The solution is not to divert our eyes from all social media, but rather, to understand what we’re viewing and compare it to the truth. For example, I love seeing pictures of my sweet momma friends packing their kids’ lunches every day. Those adorable lunch boxes and cute notes they put inside bring me so much joy. But I need to know deep down, and remember in that moment, that not doing this for my own kids doesn’t make me a less-than-perfect parent, and it surely doesn’t make them perfect parents. Remember when viewing social media that you are only seeing a glimpse, and it isn’t the whole picture. The truth is that each parent has different skills, bandwidth, talents, time, and values. You are not a bad parent because you don’t put a note in your kid’s lunch. The truth is that you are a different parent, and that is not a bad thing.
Deep down we all want to be the perfect parent. So we’re looking around—to friends, social media, etc.—to see if there’s a way to define what a perfect parent is. Does a perfect parent make lunches every day, say yes to every demand their kids make, volunteer in the classroom, work in or outside the home, or do all of their kids’ laundry? The list can go on and on, and even if we answered these questions, we would still be trying to figure out the actual definition of a perfect parent.
Before I share with you what striving to be this perfect parent can do to your soul, I want to let you in on a little secret. Lean in close and listen carefully…there is no such thing as a perfect parent. It’s a myth, a legend. Perfection is not attainable. (Whew! Breathe deep, and give yourself a break!)
There Is No Perfect Parent
There are two major emotions that consume our hearts when striving for the unattainable goal of being the perfect parent, and it all depends on whether you see yourself succeeding or failing in this endeavor.
The first feeling is discouragement, and this one starts to bubble up when you look around and (wrongly) observe that everyone seems to be doing this parenting thing better than you. No one else seems to struggle in their parenting. Everyone around you seems to have the kind of confidence that you couldn’t even begin to muster up, and therefore, you must be the worst parent on the face of the earth. (Am I the only one who has thought this before? Please tell me I’m not alone here!)
When we look around and perceive that everyone else is succeeding, we come to believe that we must be failing. Friends, this will bring so much disappointment to you and to your parenting. God gave you kids and made you a parent. He has and will continue to equip you for the hard and worthy task of parenting. Comparing yourself to those around you instead of trusting God’s call on your life to be a parent will always lead to a discouraged soul. Trust Him—He placed your children in your home to be loved and parented by you!
Now, this striving for parental perfection is also dangerous when you perceive or believe that you are indeed the perfect parent and that if everyone would just be more like you, the world would surely be a better place.
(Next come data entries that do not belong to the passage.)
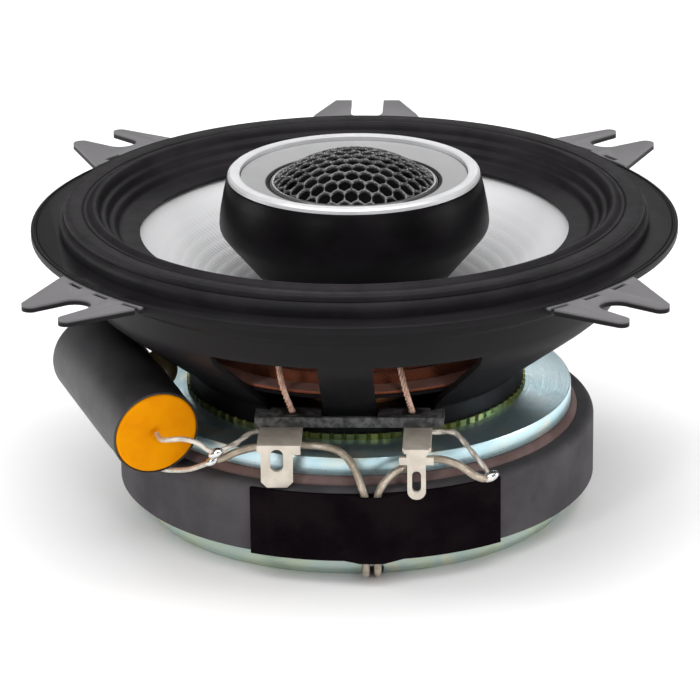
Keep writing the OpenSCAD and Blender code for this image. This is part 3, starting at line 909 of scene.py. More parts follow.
    @classmethod
    def _section(cls, name: str, radius: float, lobes: int) -> Piece:
        """Draws the cross-section of a wire or a rope.

        Args:
            name: Name of the piece that is swept.
            radius: Radius over the strands.
            lobes: Number of strands, or 0 for a round wire.

        Returns:
            A closed flat curve.
        """
        data = bpy.data.curves.new(name + "_section", "CURVE")
        data.dimensions = "2D"
        spline = data.splines.new("POLY")
        count = 8 * lobes if lobes else 16
        spline.points.add(count - 1)
        for i in range(count):
            angle = math.tau * i / count
            waist = 0.62 + 0.38 * abs(math.cos(lobes * angle / 2)) if lobes else 1.0
            spot = Vector((math.cos(angle), math.sin(angle), 0.0)) * radius * waist * MM
            spline.points[i].co = (*spot, 1.0)
        spline.use_cyclic_u = True
        section = bpy.data.objects.new(name + "_section", data)
        bpy.context.scene.collection.objects.link(section)
        return section

    @classmethod
    def settle(cls, piece: Piece, matrix: Matrix) -> None:
        """Turns and moves a finished mesh into its place, with the object left at the origin."""
        piece.data.transform(matrix)
        piece.data.update()

    @classmethod
    def join(cls, name: str, pieces: Sequence[Piece]) -> Piece:
        """Joins pieces into one.

        Args:
            name: Name of the joined piece.
            pieces: Pieces to join, which are used up.

        Returns:
            The joined piece.
        """
        cls.clear()
        for piece in pieces:
            piece.select_set(True)
        bpy.context.view_layer.objects.active = pieces[0]
        bpy.ops.object.join()
        return cls.named(name)


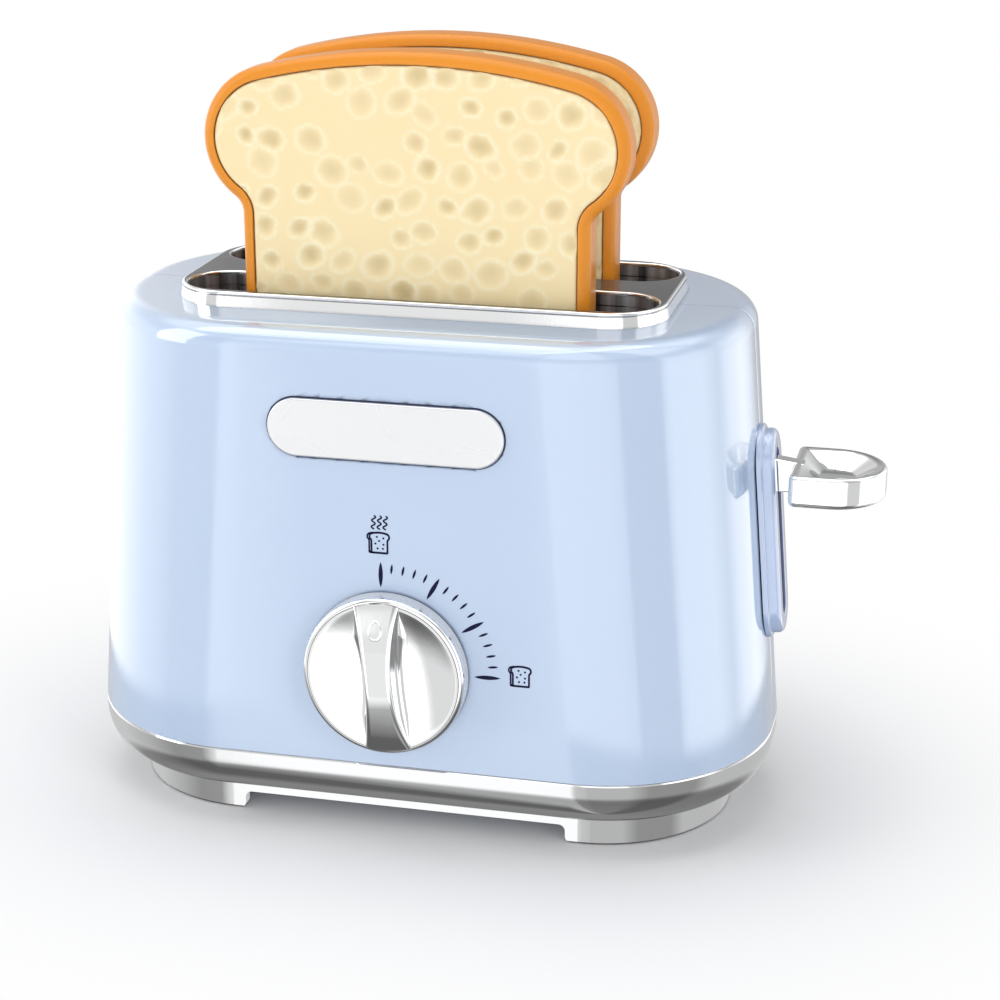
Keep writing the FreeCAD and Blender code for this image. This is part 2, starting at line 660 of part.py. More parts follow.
def foot_gap():
    """The low arch between the two feet, cut from front to back."""
    flare = FOOT_GAP_HALF + FOOT_GAP_ROUND
    below = -FOOT_GAP_ROUND
    r = FOOT_GAP_ROUND
    corners = []
    for side in (1, -1):
        run = [
            (side * (flare + r), below, 0),
            (side * (flare + r), 0, 0),
            (side * FOOT_GAP_HALF, 0, r),
            (side * FOOT_GAP_HALF, FOOT_GAP_HEIGHT, r),
        ]
        corners += run if side > 0 else run[::-1]
    outline = rounded_outline(corners, on_xz(-HALF_DEPTH))
    return prism(outline, BACK * 2 * HALF_DEPTH)


def base_plinth():
    plinth = prism(base_outline(BAND_ROUND, 0), UP * BAND_BOTTOM)
    inner = BAND_ROUND + PLINTH_WALL
    plinth = plinth.cut(prism(base_outline(inner, 0), UP * LEDGE_BOTTOM))
    plinth = plinth.cut(prism(base_outline(inner + PLINTH_LEDGE, 0), UP * BAND_BOTTOM))
    return {"base_plinth": plinth.cut(foot_gap())}


def bottom_cover():
    rim_inset = BAND_ROUND + PLINTH_WALL + FIT_GAP
    rim = prism(base_outline(rim_inset, COVER_BOTTOM), UP * (LEDGE_BOTTOM - COVER_BOTTOM))
    raised = prism(base_outline(rim_inset + PLINTH_LEDGE, COVER_BOTTOM), UP * (LEDGE_TOP - COVER_BOTTOM))
    cover = rim.fuse(raised)
    for side in SHOW_SIDES:
        x = side * ROD_X
        cover = cover.fuse(rod_z(x, 0, LEDGE_BOTTOM, ROD_SOCKET_TOP, SLEEVE_RADIUS))
        cover = cover.cut(rod_z(x, 0, ROD_BOTTOM, ROD_SOCKET_TOP, ROD_RADIUS + FIT_GAP / 2))
        for end in SHOW_SIDES:
            y = end * BASE_SCREW_Y
            cover = cover.cut(rod_z(side * BASE_SCREW_X, y, COVER_BOTTOM, LEDGE_TOP, SCREW_RADIUS + FIT_GAP))
            cover = cover.cut(
                rod_z(side * BASE_SCREW_X, y, COVER_BOTTOM, BASE_SCREW_SEAT, SCREW_HEAD_RADIUS + FIT_GAP)
            )
    return {"bottom_cover": cover.removeSplitter()}


# Slices

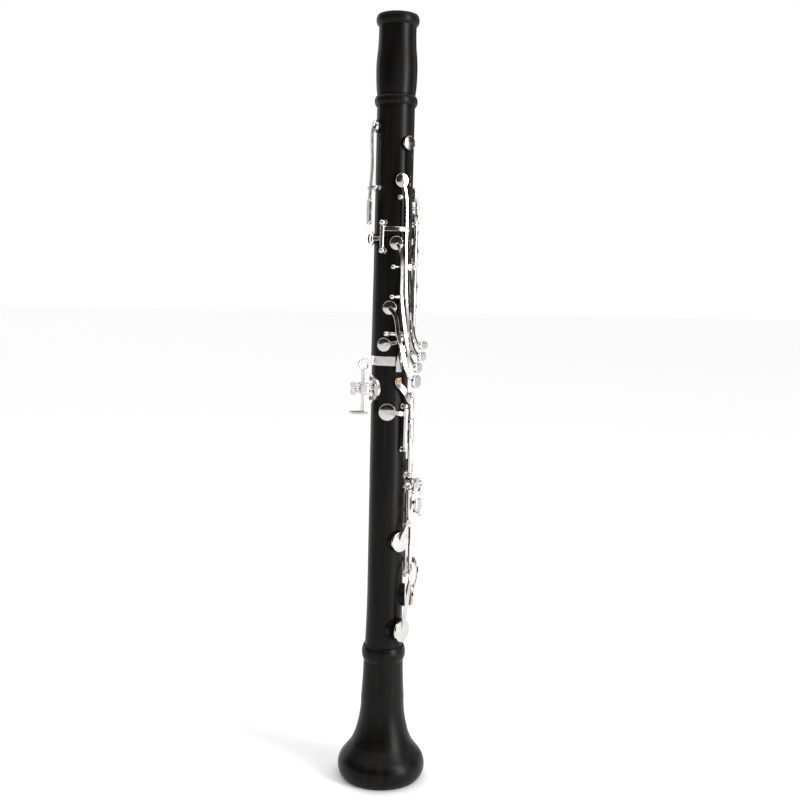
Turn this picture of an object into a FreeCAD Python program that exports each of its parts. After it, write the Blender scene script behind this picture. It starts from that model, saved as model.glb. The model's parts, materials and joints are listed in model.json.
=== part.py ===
import FreeCAD, Part
import math
import os
import Sketcher
from FreeCAD import Placement, Rotation, Vector

os.makedirs("parts", exist_ok=True)
doc = FreeCAD.newDocument("Clarinet")

# ---------------------------------------------------------------------------
# Driving sizes, millimetres and degrees.
# ---------------------------------------------------------------------------
SIZES = {
    # lengths of the four joints, as seen when assembled
    "barrel_length": 67.3,
    "upper_length": 189.5,
    "ring_length": 7.0,
    "lower_length": 222.5,
    "bell_length": 107.7,
    # wood
    "upper_radius": 14.4,
    "lower_radius": 14.3,
    "barrel_radius": 14.2,
    "barrel_bulge": 15.6,
    "barrel_bead": 16.3,
    "bead_height": 7.3,
    "bell_bead": 17.3,
    "bell_bead_height": 11.4,
    "bell_neck": 15.8,
    "bell_rim": 34.65,
    "bell_wall": 4.6,
    "bore_radius": 7.4,
    "socket_radius": 11.0,
    "socket_depth": 17.0,
    "tenon_socket": 11.7,
    "tenon_depth": 18.0,
    "tenon_core": 10.6,
    "cork_gap": 0.05,
    "ring_wall": 1.5,
    # tone holes and pads
    "hole_radius": 3.9,
    "chimney_wall": 1.2,
    "chimney_rise": 2.4,
    "seat_rise": 0.7,
    "low_seat_rise": 1.6,
    "seat_lip": 0.7,
    "pad_gap": 0.08,
    "pad_thickness": 1.9,
    "trill_pad": 4.9,
    "side_pad": 6.2,
    "low_pad": 8.4,
    "flat_pad": 7.6,
    "vent_pad": 4.3,
    "cup_wall": 0.35,
    "cup_dome": 0.9,
    # hinges
    "rod_radius": 0.9,
    "rod_gap": 0.06,
    "tube_radius": 1.75,
    "ball_radius": 2.3,
    "small_ball": 1.9,
    "end_gap": 0.12,
    "hinge_rise": 4.5,
    "pin_rise": 3.0,
    # levers
    "lever_width": 2.3,
    "lever_thick": 1.4,
    "arm_width": 3.0,
    "arm_thick": 1.3,
    "ring_inner": 5.6,
    "ring_band": 1.8,
    "ring_thick": 1.3,
    "ring_lift": 1.3,
    "low_lift": 2.6,
    # thumb rest
    "rest_plate_thick": 1.3,
    "rest_bar_width": 5.0,
    "rest_bar_thick": 2.2,
    "rest_gap": 0.1,
    "strap_ring_inner": 3.0,
    "strap_ring_band": 1.5,
}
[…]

We have all met this parent, and frankly, some of us are this parent or have been for a season. The trouble with believing that you are a perfect parent is that you’re believing a lie. Not one of us is perfect, and we never will be until Jesus returns and makes all things new.
Believing that you are the perfect parent leads to pride in your heart, a disconnect from other parents (because, frankly, no one will want to be your friend!), and a big wake-up call when your kids mess up. The false sense of security that perfection brings is dangerous to our souls when things don’t go as we thought they should. The pride that we display when we believe our perfect parenting is a result of our own striving and work ethic is so far from the truth of Scripture, which proclaims that all good and perfect gifts are from God. Any display of “good parenting” in us comes from Him and Him alone.
A Challenge
Here’s my challenge to us all: Let’s get rid of the idea of the “perfect parent,” because it doesn’t and can’t exist. It’s a standard that we could strive for our entire lives and never attain. Because of Jesus and Jesus alone, you can be the best parent for your kids. Jesus lived the perfect life that we never could! And the Holy Spirit is inside of each of us teaching and molding our hearts and minds, giving us His power and strength to be the parents we are called to be. Will we still make mistakes? For sure. Will we sometimes be awesome parents? For sure, as well.
This is such good news for us as parents! Your success as a parent isn’t determined by whether you make your kids’ lunches every day (with a note included, of course!) or you send them with money for the cafeteria. We have peace in knowing that as we love our kids well and point them to Jesus in all that we do, we are being the very best parents we can be.